• **OBJECTIVE**
Repeat the full listing, word for word.

+===+

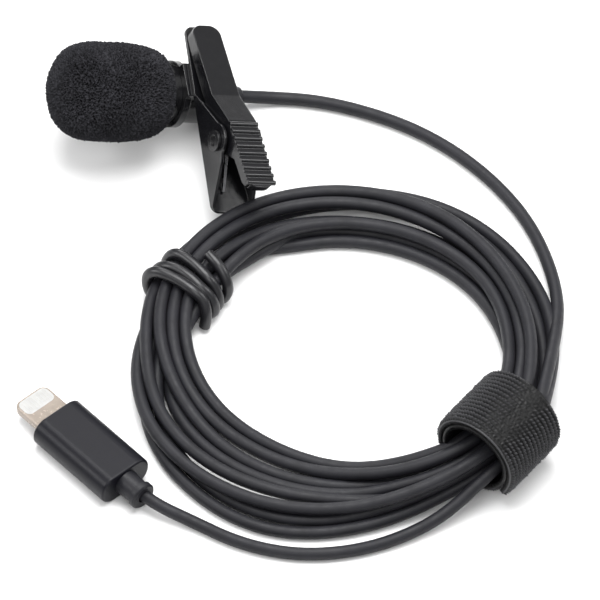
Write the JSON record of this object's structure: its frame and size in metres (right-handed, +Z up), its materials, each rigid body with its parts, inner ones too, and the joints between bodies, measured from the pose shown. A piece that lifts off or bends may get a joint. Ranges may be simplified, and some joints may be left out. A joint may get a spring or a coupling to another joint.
{
  "type": "lavalier microphone",
  "caption": "Clip-on lavalier microphone with a foam windscreen, a sprung lapel clip, and a thin lead coiled in a strap and a tie, ending in a flat phone plug.",
  "frame": {"origin": "on the table, under the middle of the box round the microphone and its clip", "axes": "+X towards the side where the lead leaves the microphone, +Y away from the coil, +Z up from the table"},
  "size_m": [0.089, 0.1019, 0.0213],
  "materials": {
    "black_foam": "open-cell foam, porous and dull",
    "black_barrel": "satin black",
    "perforated_metal": "black, pierced",
    "woven_mesh": "fine woven mesh",
    "capsule_metal": "drawn, plain",
    "membrane_film": "thin metallised film",
    "circuit_board": "solder-masked board",
    "soft_rubber": "soft moulded",
    "wire_jacket": "thin insulation",
    "crimp_metal": "plain",
    "relief_rubber": "moulded, fine matte",
    "lead_jacket": "extruded soft jacket, fine matte",
    "plug_shell": "moulded, fine matte",
    "plug_metal": "satin plated",
    "contact_zone": "white, smooth",
    "contact_gold": "thin pale plating",
    "chip_resin": "moulded resin",
    "hook_tape": "hook-and-loop tape, woven rows",
    "tie_sleeve": "glossy sleeve over wire",
    "clip_enamel": "black, smooth and glossy, rubbed at the edges",
    "rivet_metal": "blackened, spread ends",
    "spring_wire": "dark oiled spring steel"
  },
  "bodies": {
    "microphone": {"mic_barrel": "black_barrel", "front_grille": "perforated_metal", "dust_mesh": "woven_mesh", "capsule_can": "capsule_metal", "capsule_membrane": "membrane_film", "capsule_back_plate": "capsule_metal", "capsule_board": "circuit_board", "capsule_sleeve": "soft_rubber", "lead_wires": "wire_jacket", "cord_crimp": "crimp_metal", "mic_strain_relief": "relief_rubber", "cord_mic_side": "lead_jacket", "cord_coil": "lead_jacket", "cord_plug_side": "lead_jacket", "plug_housing": "plug_shell", "plug_tongue": "plug_metal", "contact_inserts": "contact_zone", "contact_pads": "contact_gold", "plug_board": "circuit_board", "plug_chip": "chip_resin", "plug_strain_relief": "relief_rubber", "hook_loop_strap": "hook_tape", "twist_tie": "tie_sleeve"},
    "windscreen": {"foam_windscreen": "black_foam"},
    "ring": {"ring_holder": "clip_enamel", "holder_rivet": "rivet_metal"},
    "clip": {"clip_base": "clip_enamel", "hinge_pin": "rivet_metal", "clip_spring": "spring_wire"},
    "lever": {"clip_lever": "clip_enamel"}
  },
  "joints": [
    {"name": "windscreen_slide", "type": "slide", "parent": "microphone", "child": "windscreen", "axis": [-0.8654, -0.3014, 0.4003], "range_m": [0, 0.022]},
    {"name": "holder_turn", "type": "hinge", "parent": "microphone", "child": "ring", "pos_m": [0.00332, 0.00859, 0.00682], "axis": [-0.8654, -0.3014, 0.4003], "range_deg": [0, 180]},
    {"name": "clip_swivel", "type": "hinge", "parent": "ring", "child": "clip", "pos_m": [0.00744, 0.0077, 0.01158], "axis": [0.4699, -0.2107, 0.8572], "range_deg": [-25, 0]},
    {"name": "lever_squeeze", "type": "hinge", "parent": "clip", "child": "lever", "pos_m": [0.01189, -0.00536, 0.01135], "axis": [0.8654, 0.3014, -0.4003], "range_deg": [0, 22], "stiffness_Nm_per_rad": 0.02, "springref_deg": -57.3, "deforming": ["clip_spring"]}
  ]
}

+===+

• **ANSWER IN FULL**
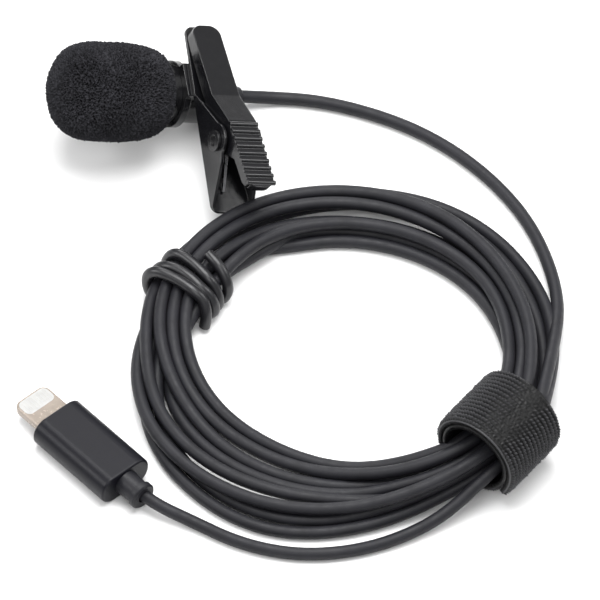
Write the JSON record of this object's structure: its frame and size in metres (right-handed, +Z up), its materials, each rigid body with its parts, inner ones too, and the joints between bodies, measured from the pose shown. A piece that lifts off or bends may get a joint. Ranges may be simplified, and some joints may be left out. A joint may get a spring or a coupling to another joint.
{
  "type": "lavalier microphone",
  "caption": "Clip-on lavalier microphone with a foam windscreen, a sprung lapel clip, and a thin lead coiled in a strap and a tie, ending in a flat phone plug.",
  "frame": {"origin": "on the table, under the middle of the box round the microphone and its clip", "axes": "+X towards the side where the lead leaves the microphone, +Y away from the coil, +Z up from the table"},
  "size_m": [0.089, 0.1019, 0.0213],
  "materials": {
    "black_foam": "open-cell foam, porous and dull",
    "black_barrel": "satin black",
    "perforated_metal": "black, pierced",
    "woven_mesh": "fine woven mesh",
    "capsule_metal": "drawn, plain",
    "membrane_film": "thin metallised film",
    "circuit_board": "solder-masked board",
    "soft_rubber": "soft moulded",
    "wire_jacket": "thin insulation",
    "crimp_metal": "plain",
    "relief_rubber": "moulded, fine matte",
    "lead_jacket": "extruded soft jacket, fine matte",
    "plug_shell": "moulded, fine matte",
    "plug_metal": "satin plated",
    "contact_zone": "white, smooth",
    "contact_gold": "thin pale plating",
    "chip_resin": "moulded resin",
    "hook_tape": "hook-and-loop tape, woven rows",
    "tie_sleeve": "glossy sleeve over wire",
    "clip_enamel": "black, smooth and glossy, rubbed at the edges",
    "rivet_metal": "blackened, spread ends",
    "spring_wire": "dark oiled spring steel"
  },
  "bodies": {
    "microphone": {"mic_barrel": "black_barrel", "front_grille": "perforated_metal", "dust_mesh": "woven_mesh", "capsule_can": "capsule_metal", "capsule_membrane": "membrane_film", "capsule_back_plate": "capsule_metal", "capsule_board": "circuit_board", "capsule_sleeve": "soft_rubber", "lead_wires": "wire_jacket", "cord_crimp": "crimp_metal", "mic_strain_relief": "relief_rubber", "cord_mic_side": "lead_jacket", "cord_coil": "lead_jacket", "cord_plug_side": "lead_jacket", "plug_housing": "plug_shell", "plug_tongue": "plug_metal", "contact_inserts": "contact_zone", "contact_pads": "contact_gold", "plug_board": "circuit_board", "plug_chip": "chip_resin", "plug_strain_relief": "relief_rubber", "hook_loop_strap": "hook_tape", "twist_tie": "tie_sleeve"},
    "windscreen": {"foam_windscreen": "black_foam"},
    "ring": {"ring_holder": "clip_enamel", "holder_rivet": "rivet_metal"},
    "clip": {"clip_base": "clip_enamel", "hinge_pin": "rivet_metal", "clip_spring": "spring_wire"},
    "lever": {"clip_lever": "clip_enamel"}
  },
  "joints": [
    {"name": "windscreen_slide", "type": "slide", "parent": "microphone", "child": "windscreen", "axis": [-0.8654, -0.3014, 0.4003], "range_m": [0, 0.022]},
    {"name": "holder_turn", "type": "hinge", "parent": "microphone", "child": "ring", "pos_m": [0.00332, 0.00859, 0.00682], "axis": [-0.8654, -0.3014, 0.4003], "range_deg": [0, 180]},
    {"name": "clip_swivel", "type": "hinge", "parent": "ring", "child": "clip", "pos_m": [0.00744, 0.0077, 0.01158], "axis": [0.4699, -0.2107, 0.8572], "range_deg": [-25, 0]},
    {"name": "lever_squeeze", "type": "hinge", "parent": "clip", "child": "lever", "pos_m": [0.01189, -0.00536, 0.01135], "axis": [0.8654, 0.3014, -0.4003], "range_deg": [0, 22], "stiffness_Nm_per_rad": 0.02, "springref_deg": -57.3, "deforming": ["clip_spring"]}
  ]
}